WAR CRUISE OF THE USS NEVADA

From Official US Navy files by Jake Jaekel

 

On 7 December 1941, Nevada was moored singly off Ford Island, and had a freedom of maneuver denied the, other 8 battleships present during the attack. As her gunners opened fire and her engineers got up steam, she was struck by one torpedo and two, possibly three, bombs from the Japanese attackers, but was able to get underway. While attempting to leave harbor she was struck again. Fearing she might sink in the channel, blocking it, she was beached at Hospital Point. Gutted forward, she lost 50 killed and 109 wounded.

Refloated 12 February 1942, Nevada repaired at Pearl Harbor and Puget Sound Navy Yard, then sailed for Alaska where she provided fire support for the capture of Attu 11 to 18 May. In June she sailed for further modernization at Norfolk Navy Yard, and in April 1944 reached British waters to prepare for the Normandy Invasion. In action from 6 to 17 June, and again 25 June, her mighty guns pounded not only permanent shore defenses on the Cherbourg Peninsula, but ranged as far as 17 miles inland, breaking up German concentrations and counterattacks. Shore batteries straddled her 27 times, but failed to diminish her accurate fire.

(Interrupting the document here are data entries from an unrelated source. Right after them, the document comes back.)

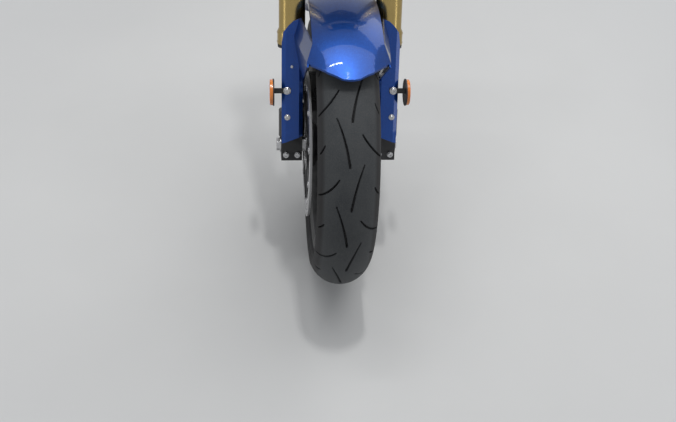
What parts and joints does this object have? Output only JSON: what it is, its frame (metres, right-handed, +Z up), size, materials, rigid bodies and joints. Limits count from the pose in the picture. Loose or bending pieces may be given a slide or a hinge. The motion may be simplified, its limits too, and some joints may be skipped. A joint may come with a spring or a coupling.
{
  "type": "motorcycle front wheel and fork assembly",
  "caption": "Motorcycle front end with a tyred wheel on twin brake discs, an upside-down fork between two yokes with a steering stem, and a crowned mudguard.",
  "frame": {"origin": "on the steering axis at the stem's lower bearing seat, on top of the lower yoke", "axes": "+Z up as on the vehicle, -Y towards its front, +X to its left along the axle"},
  "size_m": [0.29, 0.6615, 0.9827],
  "materials": {
    "tyre": "worn road tyre, dark grey",
    "wheel_black": "satin black",
    "steel": "turned steel",
    "bearing_steel": "ground steel",
    "disc_steel": "ground in circles",
    "black_alloy": "satin black",
    "caliper_black": "semi-gloss black",
    "alloy": "anodised",
    "gold_alloy": "gold anodised",
    "hard_chrome": "polished",
    "seal_rubber": "moulded",
    "friction": "sintered",
    "blue_plastic": "metallic blue under clear coat",
    "black_plastic": "moulded, fine grain",
    "amber_lens": "moulded prisms"
  },
  "bodies": {
    "fork": {"axle": "steel", "steering_stem": "steel", "stem_nut": "steel", "lower_yoke": "black_alloy", "upper_yoke": "black_alloy", "mudguard": "blue_plastic", "axle_spacer_left": "alloy", "fork_slider_left": "hard_chrome", "fork_tube_left": "gold_alloy", "dust_seal_left": "seal_rubber", "fork_cap_left": "alloy", "fork_foot_left": "black_alloy", "brake_caliper_left": "caliper_black", "brake_pads_left": "friction", "fork_guard_left": "blue_plastic", "reflector_left": "amber_lens", "reflector_bracket_left": "black_plastic", "axle_spacer_right": "alloy", "fork_slider_right": "hard_chrome", "fork_tube_right": "gold_alloy", "dust_seal_right": "seal_rubber", "fork_cap_right": "alloy", "fork_foot_right": "black_alloy", "brake_caliper_right": "caliper_black", "brake_pads_right": "friction", "fork_guard_right": "blue_plastic", "reflector_right": "amber_lens", "reflector_bracket_right": "black_plastic"},
    "front_wheel": {"tyre": "tyre", "wheel": "wheel_black", "wheel_bearing_left": "bearing_steel", "wheel_bearing_right": "bearing_steel", "brake_disc_left": "disc_steel", "brake_disc_right": "disc_steel", "disc_carrier_left": "black_alloy", "disc_carrier_right": "black_alloy"}
  },
  "joints": [
    {"name": "wheel_spin", "type": "hinge", "parent": "fork", "child": "front_wheel", "pos_m": [0, -0.25933, -0.48041], "axis": [1, 0, 0], "continuous": true}
  ]
}
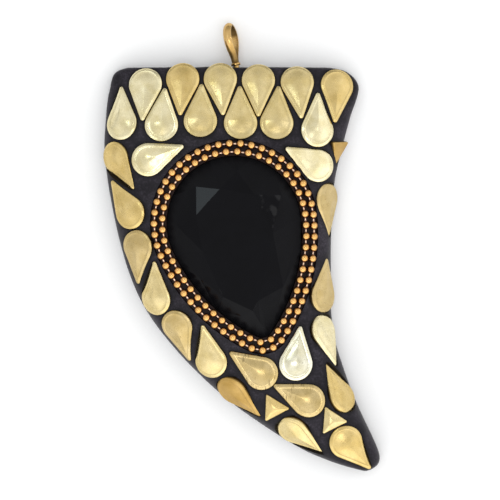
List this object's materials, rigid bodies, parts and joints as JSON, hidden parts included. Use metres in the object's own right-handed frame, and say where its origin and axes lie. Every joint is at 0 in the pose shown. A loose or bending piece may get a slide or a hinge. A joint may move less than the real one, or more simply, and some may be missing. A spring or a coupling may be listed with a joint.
{
  "type": "horn pendant",
  "caption": "Curved black resin horn pendant inlaid with brass drops round a pear cut stone in a double row of ball chain, hung from a strip bail.",
  "frame": {"origin": "on the flat back, 34 mm below the top edge, straight behind the stone's upper half", "axes": "+Z out of the domed front, +Y towards the bail, +X towards the side that the tip curves to"},
  "size_m": [0.0527, 0.0855, 0.0101],
  "materials": {
    "resin": "black cast resin, satin, with fine sanding marks",
    "stone": "polished opaque black glass",
    "inlay_brass": "pale polished brass, worn and slightly tarnished",
    "chain_brass": "darkened orange brass",
    "bail_brass": "warm polished brass"
  },
  "bodies": {
    "root": {"horn_body": "resin", "stone": "stone", "bail": "bail_brass", "chain_outer_balls": "chain_brass", "chain_outer_pins": "chain_brass", "chain_inner_balls": "chain_brass", "chain_inner_pins": "chain_brass", "drop_top_1": "inlay_brass", "drop_top_2": "inlay_brass", "drop_top_3": "inlay_brass", "drop_top_4": "inlay_brass", "drop_top_5": "inlay_brass", "drop_top_6": "inlay_brass", "drop_second_1": "inlay_brass", "drop_second_2": "inlay_brass", "drop_second_3": "inlay_brass", "drop_second_4": "inlay_brass", "drop_second_5": "inlay_brass", "drop_second_6": "inlay_brass", "drop_left_1": "inlay_brass", "drop_left_2": "inlay_brass", "drop_left_3": "inlay_brass", "drop_left_4": "inlay_brass", "drop_left_5": "inlay_brass", "drop_left_6": "inlay_brass", "drop_lower_1": "inlay_brass", "drop_lower_2": "inlay_brass", "drop_lower_3": "inlay_brass", "drop_lower_4": "inlay_brass", "drop_lower_5": "inlay_brass", "drop_lower_6": "inlay_brass", "drop_lower_7": "inlay_brass", "drop_lower_8": "inlay_brass", "drop_right_1": "inlay_brass", "drop_right_2": "inlay_brass", "drop_right_3": "inlay_brass", "drop_right_4": "inlay_brass", "triangle_edge": "inlay_brass", "triangle_left": "inlay_brass", "triangle_right": "inlay_brass"}
  },
  "joints": []
}
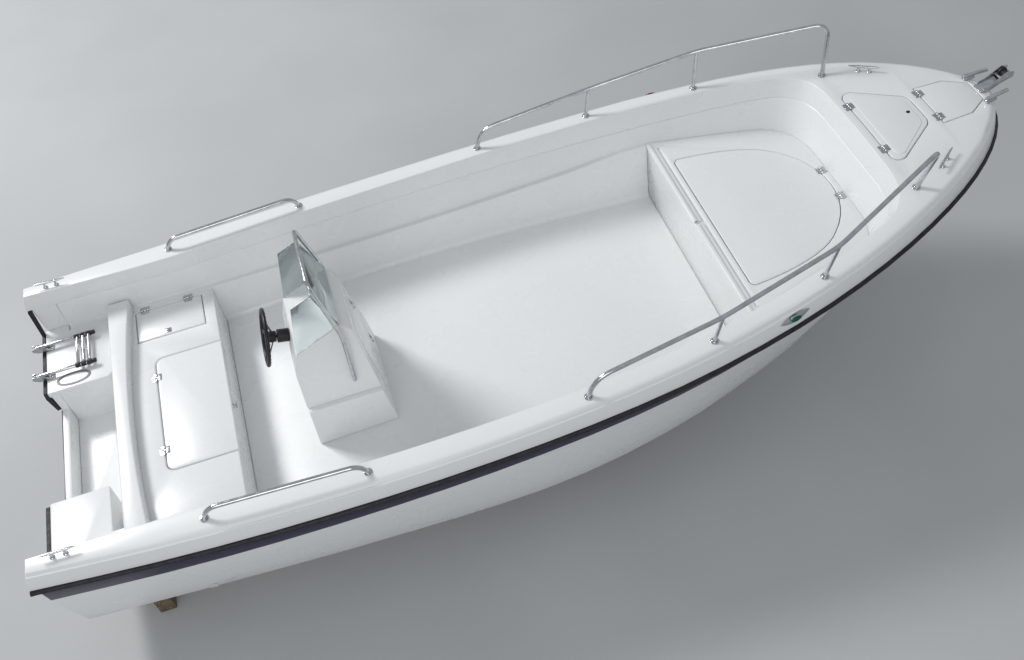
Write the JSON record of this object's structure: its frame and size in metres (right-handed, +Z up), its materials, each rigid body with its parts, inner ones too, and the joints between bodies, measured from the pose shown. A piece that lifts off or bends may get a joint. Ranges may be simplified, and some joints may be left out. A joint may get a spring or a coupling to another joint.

Between 15 August and 25 September, Nevada fired in the invasion of Southern France, dueling at Toulon with shore batteries of 13.4-inch guns taken from French battleships scuttled early in the war. Her gun barrels were relined at New York, and she sailed for the Pacific, arriving off Iwo Jima 16 February 1945 to give marines invading and fighting ashore her massive gunfire support through 7 March.

On 24 March, Nevada massed off Okinawa with the mightiest naval force ever seen in the Pacific, as pre-invasion bombardment began. She pounded Japanese airfields, shore defenses, supply dumps, and troop concentrations through the crucial operation, although 11 men were killed and a main battery turret damaged when she was struck by a suicide plane 27 March. Another 2 men were lost to fire from a shore battery 5 April. Serving off Okinawa until 30 June, from 10 July to 7 August she ranged with the 3rd Fleet which not only bombed the Japanese home islands, but came within range for Nevada’s guns during the closing days of the war.

Returning to Pearl Harbor after a brief occupation duty in Tokyo Bay, Nevada was surveyed and assigned as a target ship for the Bikini atomic experiments. The tough old veteran survived the atom-bomb test of July 1946, returned to Pearl Harbor to decommission 29 August, and was sunk by gunfire and aerial torpedoes off Hawaii 31 July 1948.

Nevada received 7 battle stars for World War II service.